Predictive tools promising to forecast business outcomes with AI precision consistently over-promise. The predictions are no better than informed human estimates, and often worse because they lack contextual understanding.

Complex decision-making support tools assume data quality and availability that most small businesses lack. Without clean, comprehensive data, the AI recommendations have no foundation.

The Training Gap

The difference between businesses succeeding with AI and those frustrated by it often comes down to training and implementation quality. Tools don’t configure themselves. Capabilities don’t emerge automatically. Learning how to use AI effectively requires deliberate investment.

“Most small businesses dramatically underestimate how much proper training affects AI results,” observes Ciaran Connolly, founder of ProfileTree, a Belfast-based digital agency specialising in AI training and digital marketing. “We consistently see three to five times better outcomes from teams that spend even a few hours learning to use tools properly compared to those who expect everything to work immediately. The technology is powerful, but knowing how to prompt effectively, when to trust outputs, and how to integrate AI into existing workflows makes the difference between genuinely useful and expensive disappointment.”

The businesses treating AI tools like any other software purchase — install and expect results — experience the most frustration. Those approaching AI as a capability requiring development and refinement achieve the promised benefits.

Making Sensible Decisions

For small businesses evaluating AI tools, a practical framework helps cut through marketing noise:

Start with problems, not solutions.
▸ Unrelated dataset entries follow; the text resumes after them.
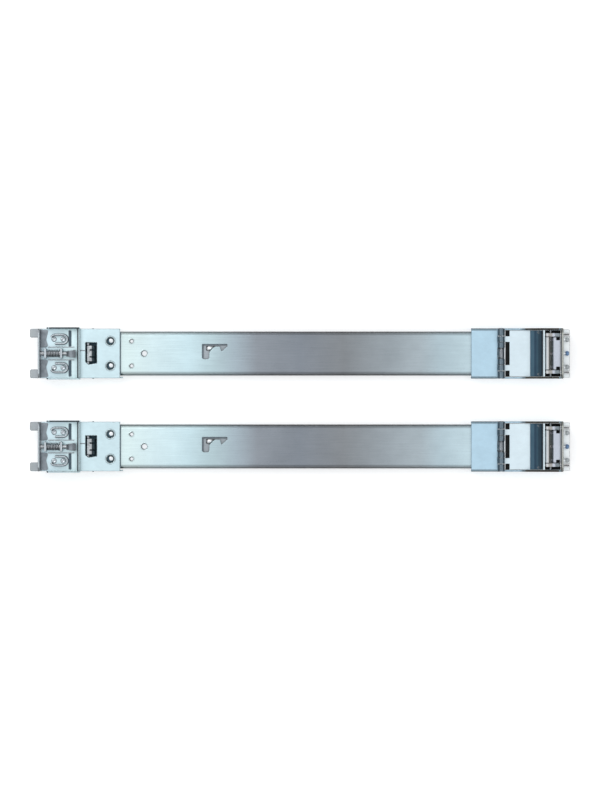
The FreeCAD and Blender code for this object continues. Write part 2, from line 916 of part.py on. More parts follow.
def hinge_pin():
    end = knuckle_spans()[-1][1]
    pin = rod_y(hinge_x, hinge_z, pin_radius, -end - 0.3, end + 0.3)
    head = rod_y(hinge_x, hinge_z, pin_radius * 1.6, end + 0.3, end + 1.1, tiny_flat_count)
    return merged(pin, [head])


def door_spring():
    origin = V(hinge_x, -spring_half + 0.3, hinge_z)
    length = 2 * spring_half - 0.6
    return coil_sleeve(origin, (0, 1, 0), length, knuckle_radius - 0.2, pin_radius + 0.3, 3)


def door_path():
    level = slide_depth + door_sheet / 2
    return [
        (door_edge_x, level, 0),
        (slope_start_x, level, 3.0),
        (slope_break_x, level + slope_break_rise, 1.0),
        (slope_end_x, level + slope_end_rise, door_sheet / 2 + 0.4),
        (slope_end_x, level + slope_end_rise + door_rim, 0),
    ]


def latch_door():
    _, door_span, _ = knuckle_spans()
    leaf = across(lambda place: strip(door_path(), door_sheet, place), -door_half, door_half)
    level = slide_depth + door_sheet / 2
    ribs = []
    for side in (1, -1):
        low = min(side * (door_half - door_rib), side * door_half)
        corners = [
            (slope_start_x, slide_depth, 0),
            (slope_break_x + 3, slide_depth, 3.0),
            (slope_end_x - 1, level + slope_end_rise - 6, 1.0),
            (slope_end_x - 1, level + slope_end_rise, 0),
            (slope_break_x, level + slope_break_rise, 0),
            (slope_start_x, level, 0),
        ]
        ribs.append(outline(corners, on_xz(low)).extrude(V(0, door_rib, 0)))
    arms = knuckles(mirrored_spans(door_span), door_edge_x + 1)
    return merged(leaf, ribs + arms).cut(hinge_bore())


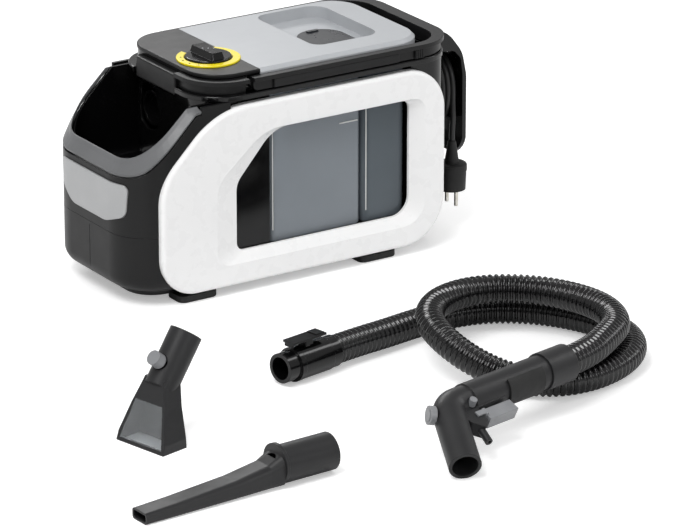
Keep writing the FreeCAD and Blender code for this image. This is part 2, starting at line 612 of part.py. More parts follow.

Identify specific tasks consuming disproportionate time or preventing growth. Then evaluate whether AI tools address those specific problems. Buying AI because it’s trending wastes money.

Begin with single applications. Attempting to implement multiple AI tools simultaneously creates chaos. Choose one application, implement it properly, measure results, then consider expansion. Success builds on success.

Budget for training and integration. The tool cost represents only part of the investment. Learning to use tools effectively and connecting them to existing workflows requires time and often external expertise. Budgets that ignore these realities lead to shelfware.

Maintain realistic expectations. AI assists human work; it doesn’t replace human judgment. Tools that promise autonomy and transformation are over-selling. Tools that promise efficiency and assistance are being honest.

Measure actual outcomes. Track time saved, response rates improved, costs reduced, or revenue increased. Vague feelings that AI “helped” don’t justify continued investment. Concrete metrics do.

Looking Forward Honestly

AI capabilities will continue improving. Tasks that require workarounds today will work smoothly in future versions. Integration challenges will resolve as platforms mature. Costs will decrease as competition increases.

But the fundamental dynamic won’t change. AI tools will assist human work rather than replace human judgment. Businesses will still need strategy, expertise, and customer relationships that no algorithm provides. The successful businesses will be those that used AI to amplify human capabilities rather than searching for shortcuts that don’t exist.

The hype will continue. The promises will remain extravagant. The reality will stay more modest but genuinely useful for businesses approaching AI as a tool rather than a transformation.

Small businesses don’t need to become AI companies. They need to use AI tools sensibly, focusing on practical applications that deliver measurable value. The businesses doing this quietly, without announcing digital transformation initiatives or claiming disruption, are achieving the results that matter: more time for valuable work, better service for customers, and competitive capabilities that were previously reserved for larger companies with bigger budgets.

That’s not the revolutionary story that generates headlines. It’s the practical story that actually helps businesses grow.